Re: [PATCH] Convert filldir[64]() from __put_user() to unsafe_put_user()

From: Linus Torvalds
Date: Tue Oct 08 2019 - 00:09:37 EST


On Mon, Oct 7, 2019 at 8:29 PM Al Viro <viro@xxxxxxxxxxxxxxxxxx> wrote:
>
> For x86? Sure, why not... Note, BTW, that for short constant-sized
> copies we *do* STAC/CLAC at the call site - see those
> __uaccess_begin_nospec();
> in raw_copy_{from,to}_user() in the switches...

Yeah, an that code almost never actually triggers in practice. The
code is pointless and dead.

The thing is, it's only ever used for the double undescore versions,
and the ones that do have have it are almost never constant sizes in
the first place.

And yes, there's like a couple of cases in the whole kernel.

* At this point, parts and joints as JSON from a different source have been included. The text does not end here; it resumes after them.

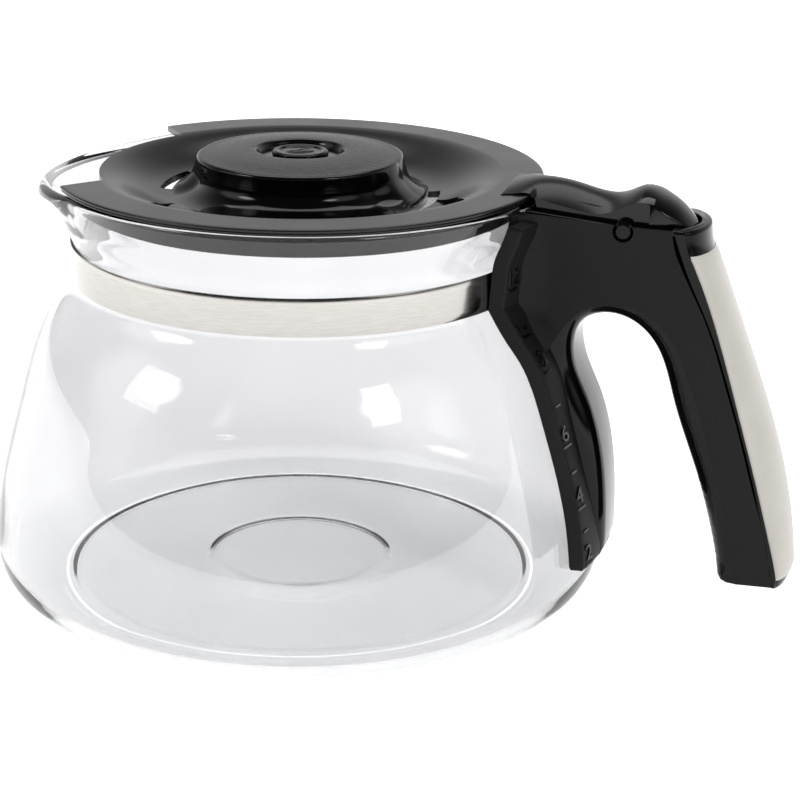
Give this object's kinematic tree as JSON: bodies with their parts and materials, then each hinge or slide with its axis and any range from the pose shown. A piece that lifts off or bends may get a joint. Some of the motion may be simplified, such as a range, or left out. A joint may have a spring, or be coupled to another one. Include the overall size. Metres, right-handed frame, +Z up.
{
  "type": "glass coffee jug",
  "caption": "Squat glass coffee jug with a steel neck band, an open-ended black handle with a pale inlay, and a hinged lid opened by a thumb lever.",
  "frame": {"origin": "on the jug's axis, in the plane of its standing ring", "axes": "+Z up, +X towards the handle, -X towards the spout"},
  "size_m": [0.2048, 0.155, 0.111],
  "materials": {
    "glass": "clear, polished",
    "band_steel": "polished",
    "fastener_steel": "plain",
    "black_plastic": "fine eroded matte with polished borders",
    "cream_plastic": "satin",
    "lid_plastic": "satin",
    "knob_plastic": "polished sides, grained top",
    "lever_plastic": "satin top, polished skirts"
  },
  "bodies": {
    "jug": {"glass_jug": "glass", "neck_band": "band_steel", "barrel_nut": "fastener_steel", "band_screw": "fastener_steel", "handle_shell": "black_plastic", "handle_spine": "black_plastic", "handle_inlay": "cream_plastic", "spine_screw_upper": "fastener_steel", "spine_screw_lower": "fastener_steel"},
    "lid": {"lid_disc": "lid_plastic", "lid_collar": "lid_plastic", "lid_knob": "knob_plastic", "knob_badge": "knob_plastic", "thumb_lever": "lever_plastic", "lever_screw_front": "fastener_steel", "lever_screw_rear": "fastener_steel", "hinge_pin": "black_plastic"}
  },
  "joints": [
    {"name": "lid_hinge", "type": "hinge", "parent": "jug", "child": "lid", "pos_m": [0.0821, 0, 0.0996], "axis": [0, 1, 0], "range_deg": [0, 80]}
  ]
}
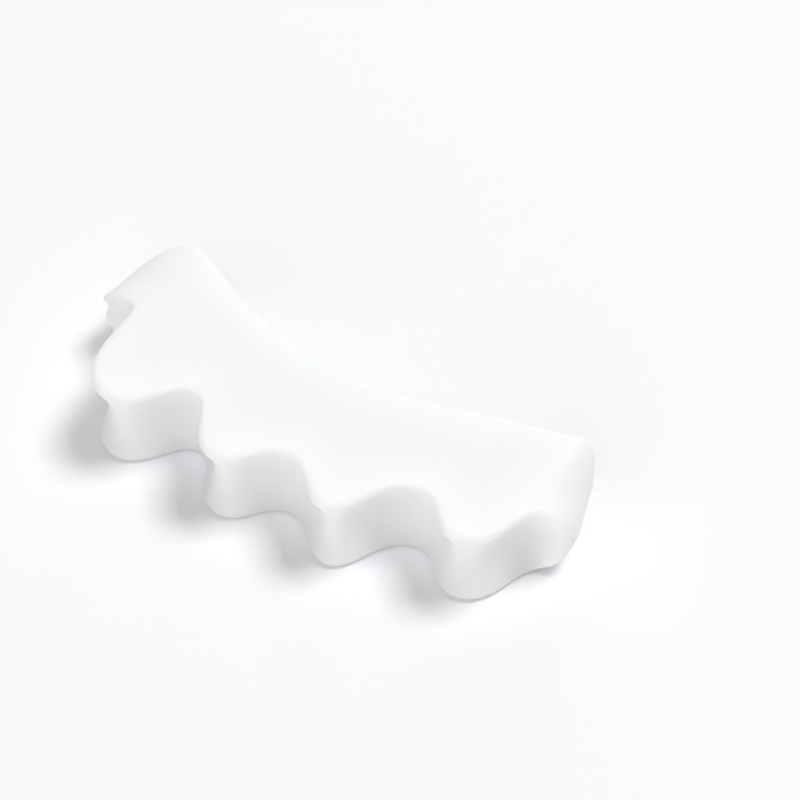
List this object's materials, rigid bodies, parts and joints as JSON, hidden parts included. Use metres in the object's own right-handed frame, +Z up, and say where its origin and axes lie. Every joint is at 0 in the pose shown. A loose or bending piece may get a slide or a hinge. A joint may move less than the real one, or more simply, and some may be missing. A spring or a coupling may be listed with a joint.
{
  "type": "toe separator",
  "caption": "Soft one-piece silicone comb whose prongs go between the toes and hold them apart.",
  "frame": {"origin": "middle of the underside, at the height of the surface that the comb lies on", "axes": "+X runs along the comb from the big toe's end to the little toe's end, -Y is where the prongs point, +Z is up"},
  "size_m": [0.1016, 0.0397, 0.0182],
  "materials": {
    "milky_silicone": "soft moulded silicone gel, milky white and slightly translucent, satin"
  },
  "bodies": {
    "root": {"toe_separator": "milky_silicone"}
  },
  "joints": []
}
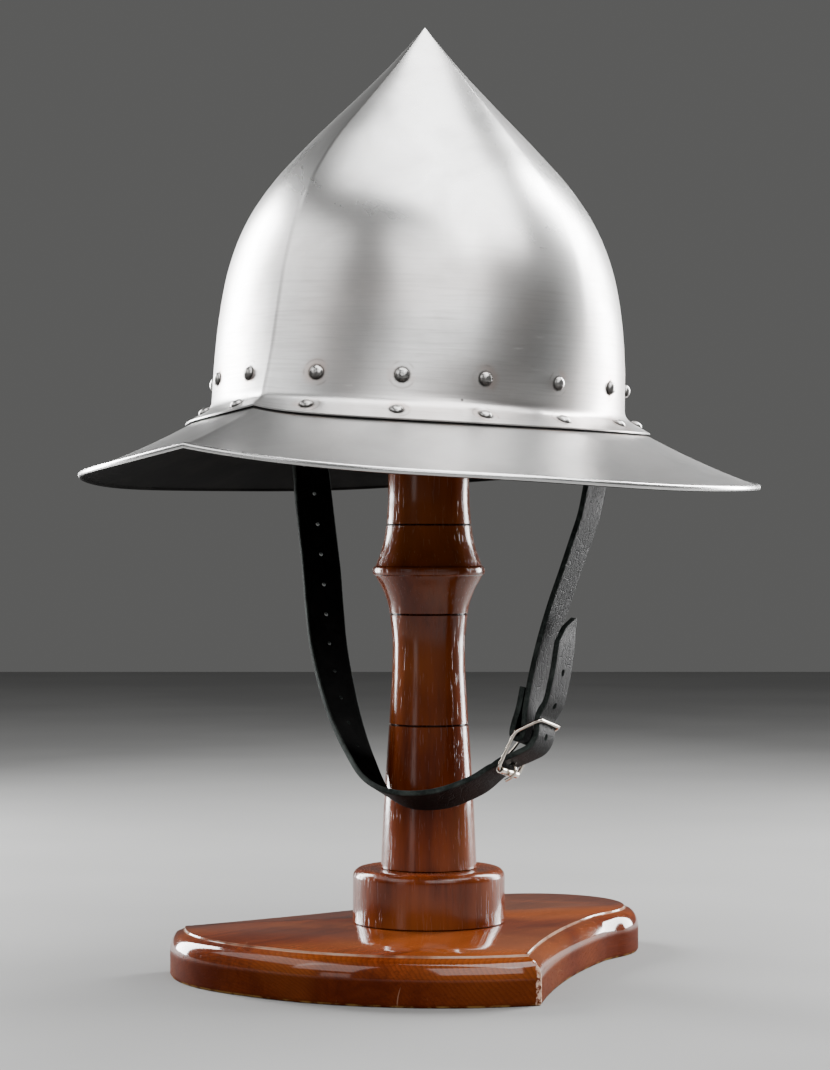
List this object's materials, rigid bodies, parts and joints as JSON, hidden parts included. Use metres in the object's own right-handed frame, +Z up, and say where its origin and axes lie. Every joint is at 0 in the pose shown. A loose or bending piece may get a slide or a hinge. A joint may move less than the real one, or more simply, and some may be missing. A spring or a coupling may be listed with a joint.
{
  "type": "kettle hat with chin strap on a wooden display stand",
  "caption": "Pointed riveted steel kettle hat with a wide sloping brim and a buckled leather chin strap, resting on a turned wooden stand with a shaped board.",
  "frame": {"origin": "on the underside of the stand's board, on the axis of its post", "axes": "+Z up along the post, the hat's front toward -Y, the wearer's left side toward +X"},
  "size_m": [0.3657, 0.3949, 0.5187],
  "materials": {
    "steel": "satin ground steel with faint mottling and a polished rim",
    "rivet_steel": "hammered rivet heads, darker than the sheet",
    "leather": "black dyed strap leather, creased grain outside, matt flesh inside, grey-green cut edges",
    "nickel": "nickel plated wire, slightly warm",
    "wood": "red-brown stained hardwood under gloss varnish, worn at the corners"
  },
  "bodies": {
    "root": {"crown": "steel", "brim": "steel", "strap_long": "leather", "strap_short": "leather", "buckle_frame": "nickel", "buckle_roller": "nickel", "buckle_prong": "nickel", "stand_board": "wood", "stand_boss": "wood", "stand_post": "wood", "stand_head": "wood", "upper_rivet_01": "rivet_steel", "upper_rivet_02": "rivet_steel", "upper_rivet_03": "rivet_steel", "upper_rivet_04": "rivet_steel", "upper_rivet_05": "rivet_steel", "upper_rivet_06": "rivet_steel", "upper_rivet_07": "rivet_steel", "upper_rivet_08": "rivet_steel", "upper_rivet_09": "rivet_steel", "upper_rivet_10": "rivet_steel", "upper_rivet_11": "rivet_steel", "upper_rivet_12": "rivet_steel", "upper_rivet_13": "rivet_steel", "upper_rivet_14": "rivet_steel", "upper_rivet_15": "rivet_steel", "upper_rivet_16": "rivet_steel", "lower_rivet_01": "rivet_steel", "lower_rivet_02": "rivet_steel", "lower_rivet_03": "rivet_steel", "lower_rivet_04": "rivet_steel", "lower_rivet_05": "rivet_steel", "lower_rivet_06": "rivet_steel", "lower_rivet_07": "rivet_steel", "lower_rivet_08": "rivet_steel", "lower_rivet_09": "rivet_steel", "lower_rivet_10": "rivet_steel", "lower_rivet_11": "rivet_steel", "lower_rivet_12": "rivet_steel", "lower_rivet_13": "rivet_steel", "lower_rivet_14": "rivet_steel", "lower_rivet_15": "rivet_steel", "lower_rivet_16": "rivet_steel"}
  },
  "joints": []
}
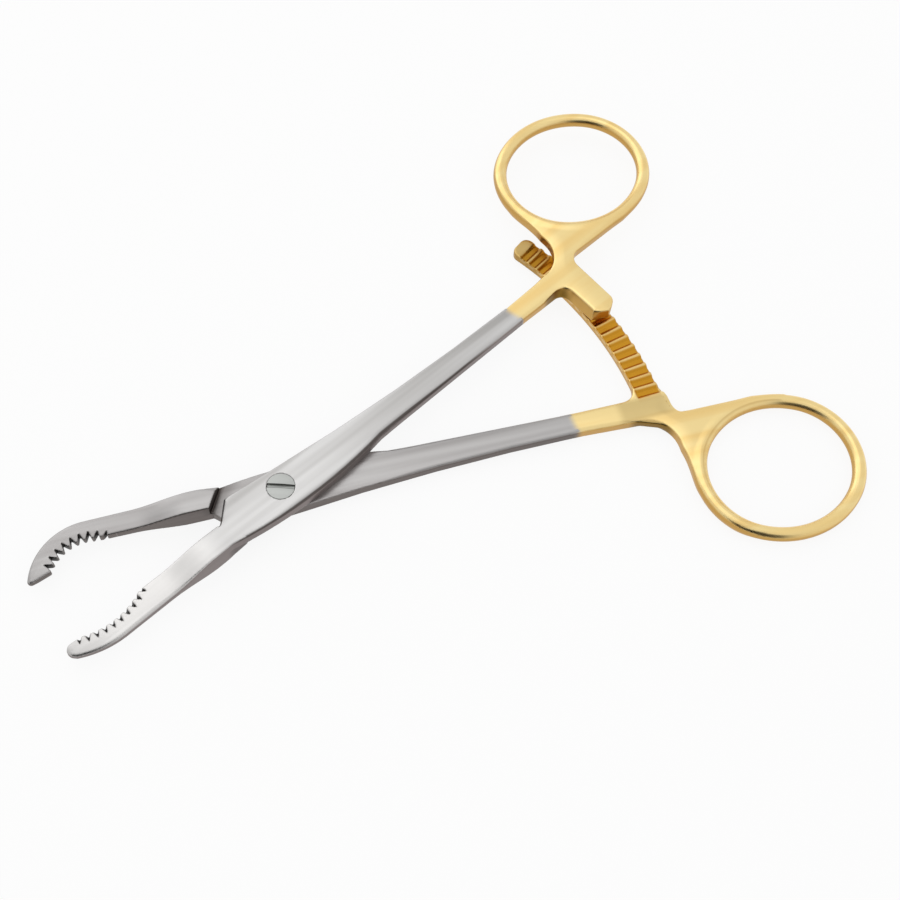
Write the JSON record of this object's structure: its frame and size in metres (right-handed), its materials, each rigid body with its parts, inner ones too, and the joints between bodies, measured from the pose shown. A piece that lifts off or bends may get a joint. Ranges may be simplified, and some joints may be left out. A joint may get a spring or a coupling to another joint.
{
  "type": "bone reduction forceps",
  "caption": "Ratcheting forceps with hooked serrated jaws, a slotted pivot screw, finger rings and a long curved rack that locks the handles.",
  "frame": {"origin": "on the pivot axis, in the flat underside of the lower half that the forceps lies on", "axes": "+X from the pivot to the finger rings along the middle line between the handles, +Y towards the upper half's handle, +Z along the pivot axis towards the screw's slotted head"},
  "size_m": [0.1438, 0.1028, 0.0054],
  "materials": {
    "upper_half_steel": "satin steel, the neck, ring and catch plated in pale gold",
    "lower_half_steel": "satin steel, the neck, ring and rack plated in pale gold",
    "screw_steel": "turned steel"
  },
  "bodies": {
    "lower": {"lower_half": "lower_half_steel", "pivot_screw": "screw_steel"},
    "upper": {"upper_half": "upper_half_steel"}
  },
  "joints": [
    {"name": "pivot", "type": "hinge", "parent": "lower", "child": "upper", "pos_m": [0, 0, 0.0026], "axis": [0, 0, 1], "range_deg": [-14.5, 18]}
  ]
}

Just remove those constant size cases. They are pointless and just
complicate our headers and slow down the compile for no good reason.

Try the attached patch, and then count the number of "rorx"
instructions in the kernel. Hint: not many. On my personal config,
this triggers 15 times in the whole kernel build (not counting
modules).

It's not worth it. The "speedup" from using __copy_{to,from}_user()
with the fancy inlining is negligible. All the cost is in the
STAC/CLAC anyway, the code might as well be deleted.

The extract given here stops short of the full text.